Three-time Indy winner Bobby Unser, actor Paul Newman, and Chaffey College students admire this revived Beetle. The college presented it to automotive professor Sam Contino when he retired.
Contino remained friendly with Newman and served as an honorary pit crew member at the Indy 500 in 1985 for the Newman/Haas racing team. He recalls that his primary job was to place the cover over the rear wing of Mario Andretti’s race car when Andretti parked the car in the pits after practice or qualifying.
The VW lived a hard but fruitful life in the Chaffey program as an engineering exercise, and when Contino retired in 1986, the school gave him the car as a retirement present. “It was all there,” Contino says, “but it was tired and rough around the edges.” He and son Tom decided the car deserved to be restored to pristine condition, in honor of their friend and hero Newman. Tom is a veteran of numerous hot-rod builds and several restorations and has a fully equipped shop at his home, so the father-and-son team decided they could tackle the job themselves, farming out whatever they couldn’t handle. Contino the younger said their goal was to “make the car like it was when Newman and Eisert built it; there were some engineering foibles that could have been improved upon, but [they] wanted to stay true to the original concept and engineering.”

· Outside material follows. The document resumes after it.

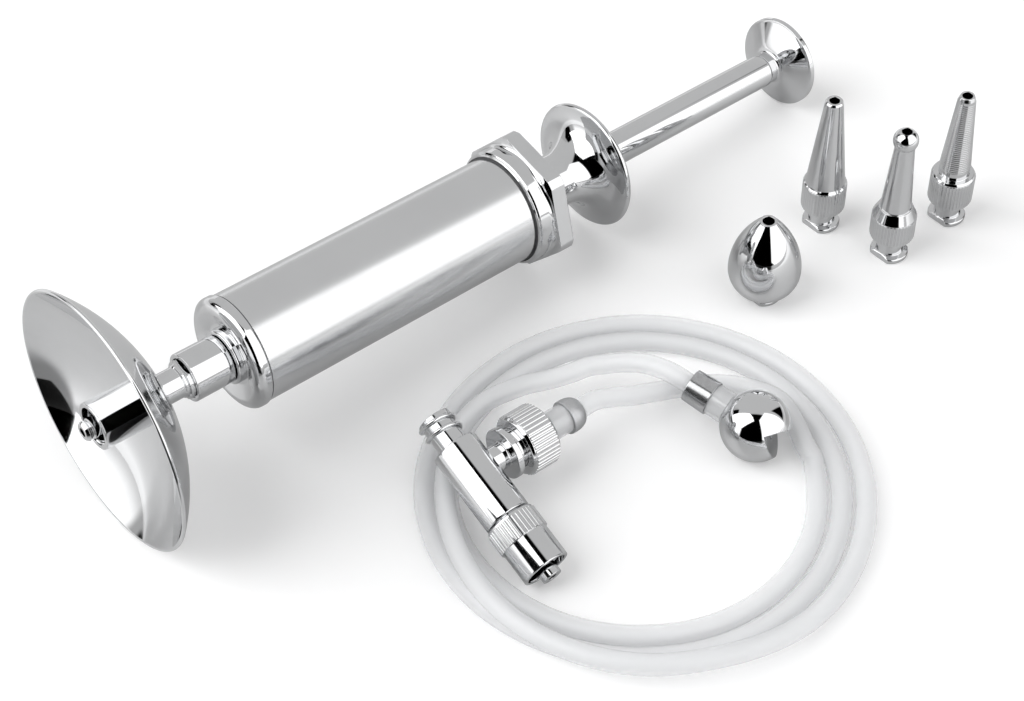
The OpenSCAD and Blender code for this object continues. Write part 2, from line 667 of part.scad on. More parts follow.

The VW was disassembled to the last nut and grommet and beautifully rebuilt. Their craftsmanship and quality of work ultimately made the car much nicer than it was originally, but no reengineering was done. Chaffey’s red-and-white color scheme was dispensed with, and the car is the original solid red. Ancillary gauges were added to monitor the engine’s oil and water temperatures and oil pressure, but other than that, and the addition of custom-made PS “kidney bean”-style modular wheels, the car is much as Eisert built it.
The sound of the engine is nothing like any other Beetle I’ve ever met. When the engine lights, you’ll look around for a nearby Mustang or Cougar Eliminator. It then settles into an easy American V-8 idle and gurgles softly through its dual-exhaust pipes. The ZF transaxle’s shifter turns out to be the touchiest element of the entire installation. In a Pantera or a Mangusta, the shifter is gated, but the linkage must be adjusted perfectly to enable smooth shifts. When everything is spot on, these gearboxes are a joy to row. In this car, there is no shiftgate, and the linkage makes a long and circuitous trip back to the transaxle. So finding gears is a little tough, and even though I have experience with these trannies, I grind and zing it more than a few times. There’s so much torque that second-gear launches are easy, so I usually dispense with the dogleg first and take off in second. The 2-3 shift is a straight-back motion in this box, so it’s slick and easy most every time.
And it’s a thrill; the mix of muscle car sounds and sports car sensations is delightful. The steering is sharp and well-weighted. The car also reminds you how beautifully built and finished early VWs are, although, granted, this one is fresh and has been done to a high standard. As Newman once said, it’s great for tight turns. It handles well enough and feels relatively neutral, although high-banked, high-speed turns might be scary, especially because there are no aerodynamic body mods present, and a stock Beetle convertible’s high-speed stability is suspect anyway.
Contino has accomplished what he wanted to with the Newman VW-Ford, which was to restore it to prime condition in honor of its first owner and creator, and he hinted it would be for sale to the right serious buyer at the right price. Interested?
1963 Volkswagen Convertible Specifications
- Engine: 351.0-cu-in/5752cc OHV V-8, 1x4-bbl Autolite carburetor
- Power and torque (SAE gross): 300 hp @ 5400 rpm, 380 lb-ft @ 3400 rpm
- Drivetrain: 5-speed manual RWD Brakes front: drum, rear: drum
- Suspension: (front) control arms, coil springs, anti-roll bar; (rear) multilink, coil springs
- Dimensions: (L) 160.6 in, (W) 60.6 in, (H) 51.2 in
- Weight: 2200 lb (MT est)
- Performance: 0-60 mph: 4.2 sec, quarter mile: 12.4 sec @ 117 mph (MTC est)
- Price when new: More than a VW, less than an Eisert Indy car
Ask the Man Who Owns One
Sam Contino / Retired Educator
- WHY I LIKE IT: “It’s the only one of its kind, and it was owned and commissioned by one of the world’s greatest racing/acting icons.”
- WHY IT’S COLLECTIBLE: Ditto
- RESTORING/MAINTAINING: It’s a pretty straightforward car, as long as everything is working and up to snuff.
OUR TAKE
- THEN: “That Volks was really wacky. I’ve driven it at Ontario Motor Speedway, just goofing off, but the car is much better on a tight track than it is on a long one because high-speed turns are really hairy in that thing.” —Paul Newman, Motor Trend, August 1970
- NOW: A wonderfully zany one-off, conceived and commissioned by one of Hollywood’s greatest car guys, and a serious racer to boot. Worth what a serious fan will pay for it.